## Description of the task
Copy the lines holding the word "slide", all of them.

Records excerpted from a collection
★ ★ ★

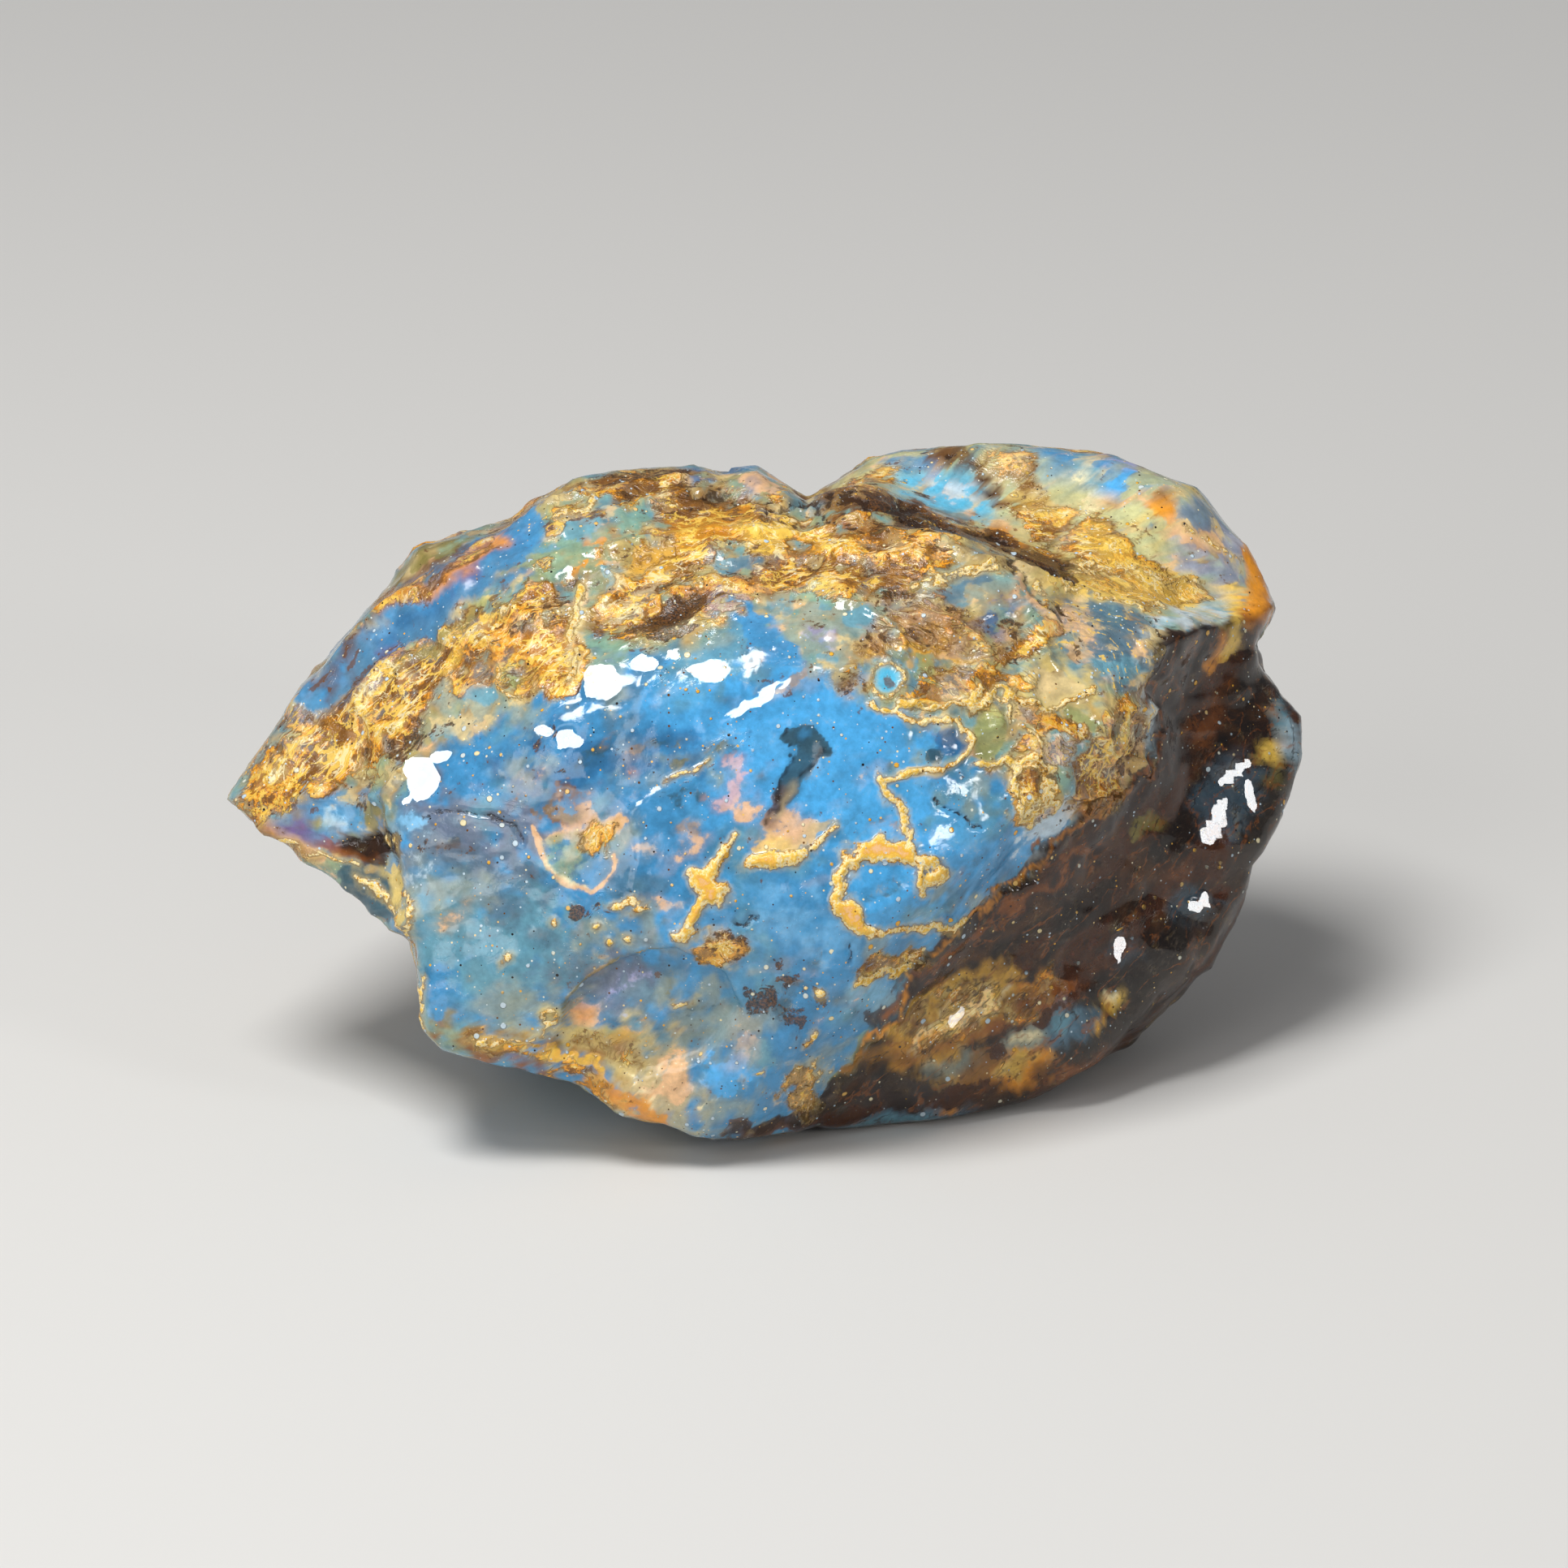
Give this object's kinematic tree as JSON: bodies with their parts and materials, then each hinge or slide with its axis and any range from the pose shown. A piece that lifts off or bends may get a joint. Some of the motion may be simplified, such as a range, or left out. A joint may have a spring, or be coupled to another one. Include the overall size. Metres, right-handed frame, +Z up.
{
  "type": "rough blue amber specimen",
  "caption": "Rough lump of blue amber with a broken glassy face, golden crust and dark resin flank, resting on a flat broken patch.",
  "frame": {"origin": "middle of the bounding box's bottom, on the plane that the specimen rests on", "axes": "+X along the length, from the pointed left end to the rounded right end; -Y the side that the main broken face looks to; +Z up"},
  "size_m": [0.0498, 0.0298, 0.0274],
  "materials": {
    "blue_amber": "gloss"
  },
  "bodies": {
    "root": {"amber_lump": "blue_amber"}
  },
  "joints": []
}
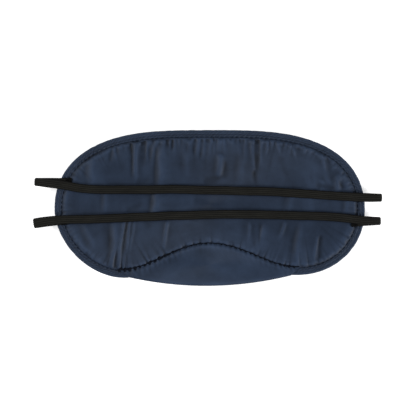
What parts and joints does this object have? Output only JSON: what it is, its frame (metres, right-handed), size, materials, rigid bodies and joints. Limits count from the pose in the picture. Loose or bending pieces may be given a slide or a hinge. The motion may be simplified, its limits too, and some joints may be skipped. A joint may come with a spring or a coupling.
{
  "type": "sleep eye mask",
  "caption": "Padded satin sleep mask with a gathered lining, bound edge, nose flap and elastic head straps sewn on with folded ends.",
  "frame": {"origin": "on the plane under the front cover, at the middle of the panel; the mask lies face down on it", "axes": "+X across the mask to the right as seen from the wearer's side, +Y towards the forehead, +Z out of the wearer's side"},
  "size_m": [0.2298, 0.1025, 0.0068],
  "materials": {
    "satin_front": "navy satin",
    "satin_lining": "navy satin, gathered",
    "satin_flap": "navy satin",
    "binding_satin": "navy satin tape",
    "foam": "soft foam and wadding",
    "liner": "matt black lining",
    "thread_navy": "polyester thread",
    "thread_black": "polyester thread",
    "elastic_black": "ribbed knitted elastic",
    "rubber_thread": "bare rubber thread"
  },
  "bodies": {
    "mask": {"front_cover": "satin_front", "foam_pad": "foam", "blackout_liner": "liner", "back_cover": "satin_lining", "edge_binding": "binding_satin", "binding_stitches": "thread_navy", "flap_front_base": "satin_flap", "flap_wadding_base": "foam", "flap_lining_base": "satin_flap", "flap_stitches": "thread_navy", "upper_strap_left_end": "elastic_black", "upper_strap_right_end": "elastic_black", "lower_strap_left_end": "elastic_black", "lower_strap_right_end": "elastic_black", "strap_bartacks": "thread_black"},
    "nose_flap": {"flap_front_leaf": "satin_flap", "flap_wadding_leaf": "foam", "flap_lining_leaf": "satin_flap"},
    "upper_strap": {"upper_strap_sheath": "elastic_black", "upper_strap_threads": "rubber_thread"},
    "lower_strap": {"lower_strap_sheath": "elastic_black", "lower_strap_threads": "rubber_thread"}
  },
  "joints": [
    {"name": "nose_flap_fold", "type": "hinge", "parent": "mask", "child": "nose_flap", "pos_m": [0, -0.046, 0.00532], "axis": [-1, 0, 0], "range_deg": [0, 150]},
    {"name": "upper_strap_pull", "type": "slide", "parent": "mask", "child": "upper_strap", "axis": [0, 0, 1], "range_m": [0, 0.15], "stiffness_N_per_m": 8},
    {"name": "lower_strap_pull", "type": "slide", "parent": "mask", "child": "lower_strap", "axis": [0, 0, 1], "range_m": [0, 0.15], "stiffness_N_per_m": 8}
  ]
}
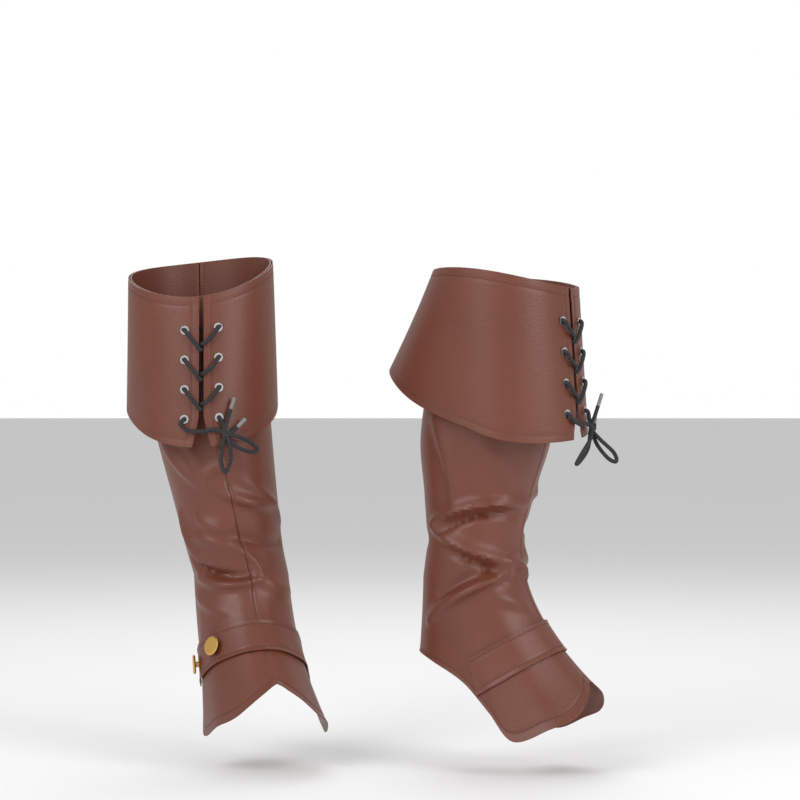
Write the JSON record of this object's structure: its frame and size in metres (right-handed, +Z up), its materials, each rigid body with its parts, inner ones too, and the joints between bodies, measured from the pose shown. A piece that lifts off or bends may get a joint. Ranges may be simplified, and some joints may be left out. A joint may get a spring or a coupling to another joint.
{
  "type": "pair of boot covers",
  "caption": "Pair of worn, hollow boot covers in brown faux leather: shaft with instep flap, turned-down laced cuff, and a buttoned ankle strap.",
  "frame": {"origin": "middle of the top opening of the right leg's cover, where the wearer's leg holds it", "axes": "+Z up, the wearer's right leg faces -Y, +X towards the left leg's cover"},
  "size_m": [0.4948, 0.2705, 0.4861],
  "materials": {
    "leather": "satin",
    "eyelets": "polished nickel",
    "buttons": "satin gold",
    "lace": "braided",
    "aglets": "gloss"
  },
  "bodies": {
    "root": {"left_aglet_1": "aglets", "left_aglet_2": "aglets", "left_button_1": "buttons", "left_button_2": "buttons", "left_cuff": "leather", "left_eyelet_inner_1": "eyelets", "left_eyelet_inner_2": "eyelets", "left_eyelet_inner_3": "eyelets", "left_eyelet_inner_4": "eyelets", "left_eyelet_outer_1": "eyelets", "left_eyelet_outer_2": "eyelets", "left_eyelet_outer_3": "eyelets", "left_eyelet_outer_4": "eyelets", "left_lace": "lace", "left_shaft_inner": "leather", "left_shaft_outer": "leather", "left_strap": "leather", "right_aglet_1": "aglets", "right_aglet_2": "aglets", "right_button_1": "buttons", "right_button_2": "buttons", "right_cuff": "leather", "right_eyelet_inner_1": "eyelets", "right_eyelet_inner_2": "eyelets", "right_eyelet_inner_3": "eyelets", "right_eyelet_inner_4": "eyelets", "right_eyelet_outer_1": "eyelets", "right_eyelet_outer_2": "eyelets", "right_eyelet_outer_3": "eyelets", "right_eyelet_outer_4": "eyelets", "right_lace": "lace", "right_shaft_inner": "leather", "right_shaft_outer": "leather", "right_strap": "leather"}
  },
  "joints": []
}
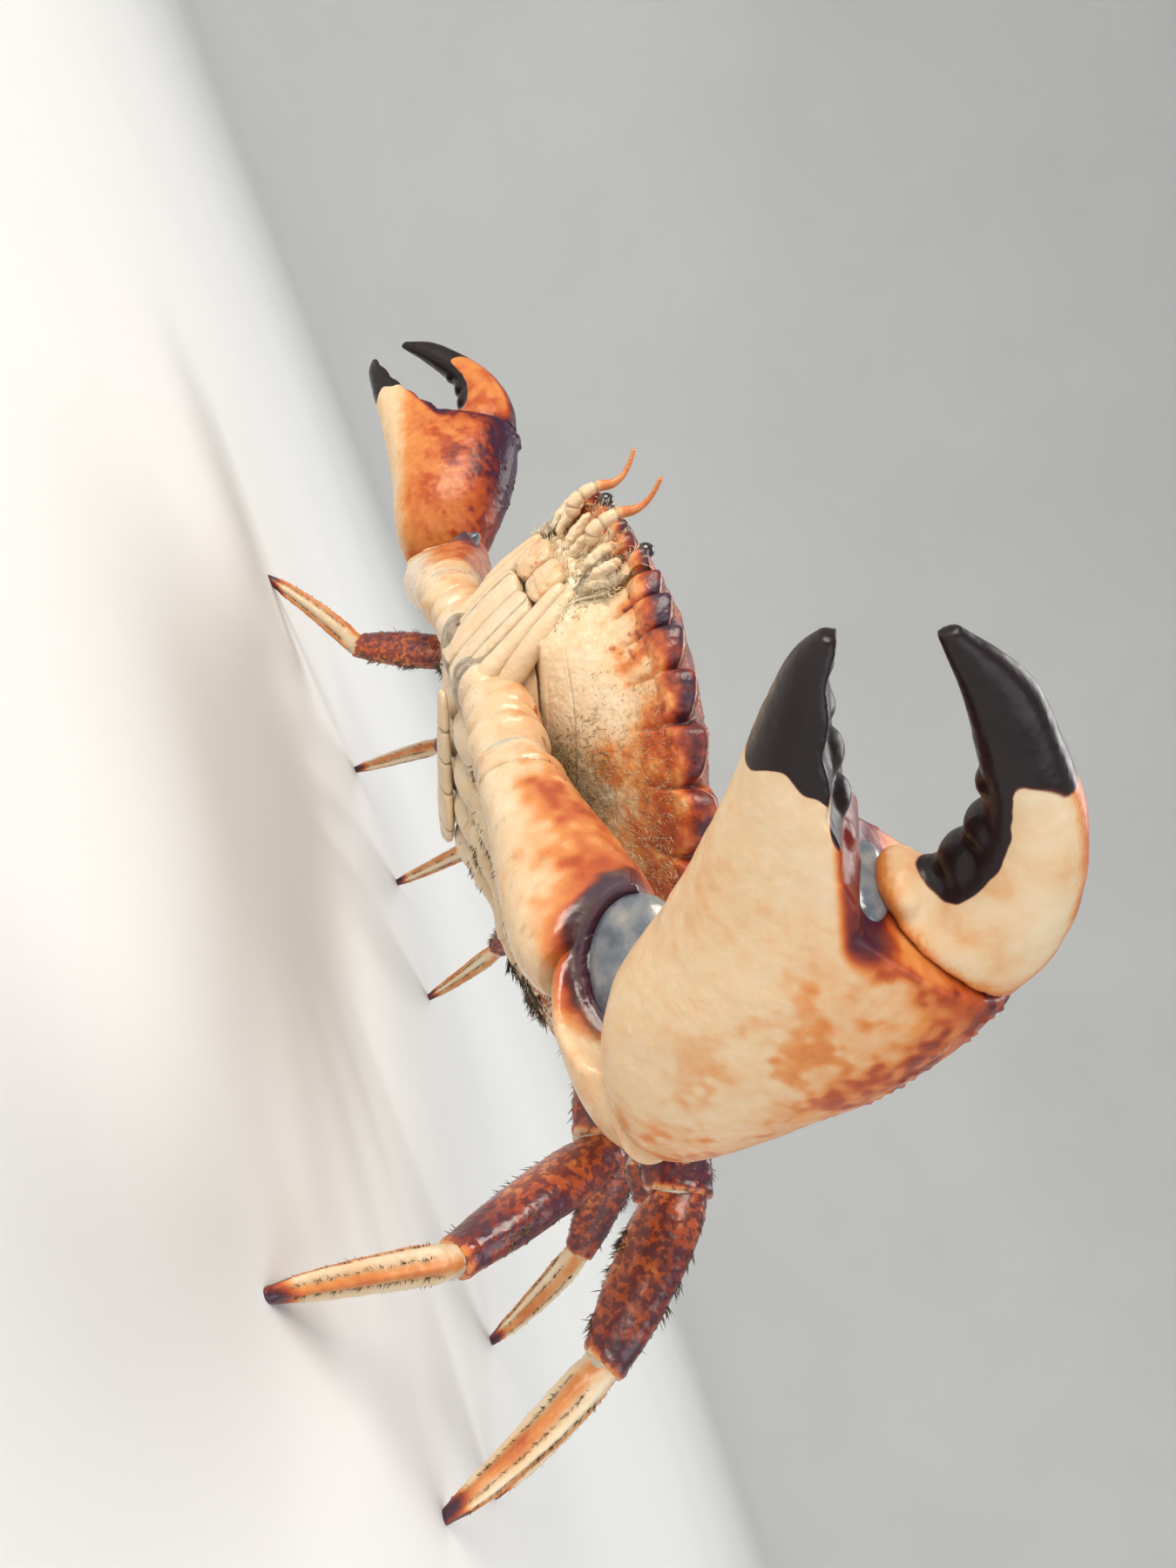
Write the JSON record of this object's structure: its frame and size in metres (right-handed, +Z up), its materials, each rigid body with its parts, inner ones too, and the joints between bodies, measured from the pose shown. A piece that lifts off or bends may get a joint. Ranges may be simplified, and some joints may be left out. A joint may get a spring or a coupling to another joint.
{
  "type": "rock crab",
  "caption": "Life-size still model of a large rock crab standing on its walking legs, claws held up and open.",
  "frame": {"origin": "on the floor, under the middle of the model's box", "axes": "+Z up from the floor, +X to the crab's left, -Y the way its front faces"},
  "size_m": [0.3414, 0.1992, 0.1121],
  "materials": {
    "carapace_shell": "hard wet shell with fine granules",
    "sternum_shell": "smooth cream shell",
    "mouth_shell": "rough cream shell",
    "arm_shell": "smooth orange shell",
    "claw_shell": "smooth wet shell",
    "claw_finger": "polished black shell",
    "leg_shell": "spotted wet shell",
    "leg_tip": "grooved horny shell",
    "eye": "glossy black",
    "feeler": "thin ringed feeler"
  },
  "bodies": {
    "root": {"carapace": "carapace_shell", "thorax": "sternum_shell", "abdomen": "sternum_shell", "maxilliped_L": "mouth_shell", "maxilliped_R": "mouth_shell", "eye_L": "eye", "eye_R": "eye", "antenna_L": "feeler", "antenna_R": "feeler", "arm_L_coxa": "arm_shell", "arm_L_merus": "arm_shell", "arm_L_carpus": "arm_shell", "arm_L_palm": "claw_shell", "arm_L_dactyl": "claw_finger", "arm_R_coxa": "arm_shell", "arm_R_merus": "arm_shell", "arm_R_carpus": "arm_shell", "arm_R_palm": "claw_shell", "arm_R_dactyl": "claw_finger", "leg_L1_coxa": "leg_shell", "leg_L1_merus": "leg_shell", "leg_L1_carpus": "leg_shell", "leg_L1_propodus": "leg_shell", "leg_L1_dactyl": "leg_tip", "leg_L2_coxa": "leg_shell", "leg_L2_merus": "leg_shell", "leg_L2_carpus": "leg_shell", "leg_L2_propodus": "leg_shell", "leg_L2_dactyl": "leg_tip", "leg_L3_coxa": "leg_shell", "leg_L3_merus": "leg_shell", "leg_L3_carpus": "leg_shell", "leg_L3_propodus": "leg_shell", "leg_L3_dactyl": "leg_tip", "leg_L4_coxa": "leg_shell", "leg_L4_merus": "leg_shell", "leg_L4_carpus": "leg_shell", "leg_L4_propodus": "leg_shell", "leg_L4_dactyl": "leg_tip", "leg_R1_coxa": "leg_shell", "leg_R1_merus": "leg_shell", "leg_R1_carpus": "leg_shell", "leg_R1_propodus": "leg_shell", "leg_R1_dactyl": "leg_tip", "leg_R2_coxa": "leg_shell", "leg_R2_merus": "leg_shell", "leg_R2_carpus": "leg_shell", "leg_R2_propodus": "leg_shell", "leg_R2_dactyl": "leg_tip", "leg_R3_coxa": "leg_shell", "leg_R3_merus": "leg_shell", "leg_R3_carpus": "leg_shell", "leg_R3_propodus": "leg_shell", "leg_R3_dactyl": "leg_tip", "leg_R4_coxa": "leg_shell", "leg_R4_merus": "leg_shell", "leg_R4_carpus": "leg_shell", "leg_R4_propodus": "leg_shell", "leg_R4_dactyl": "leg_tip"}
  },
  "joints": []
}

★ ★ ★

## Right answer
Give this object's kinematic tree as JSON: bodies with their parts and materials, then each hinge or slide with its axis and any range from the pose shown. A piece that lifts off or bends may get a joint. Some of the motion may be simplified, such as a range, or left out. A joint may have a spring, or be coupled to another one. Include the overall size. Metres, right-handed frame, +Z up.
What parts and joints does this object have? Output only JSON: what it is, its frame (metres, right-handed), size, materials, rigid bodies and joints. Limits count from the pose in the picture. Loose or bending pieces may be given a slide or a hinge. The motion may be simplified, its limits too, and some joints may be skipped. A joint may come with a spring or a coupling.
    {"name": "upper_strap_pull", "type": "slide", "parent": "mask", "child": "upper_strap", "axis": [0, 0, 1], "range_m": [0, 0.15], "stiffness_N_per_m": 8},
    {"name": "lower_strap_pull", "type": "slide", "parent": "mask", "child": "lower_strap", "axis": [0, 0, 1], "range_m": [0, 0.15], "stiffness_N_per_m": 8}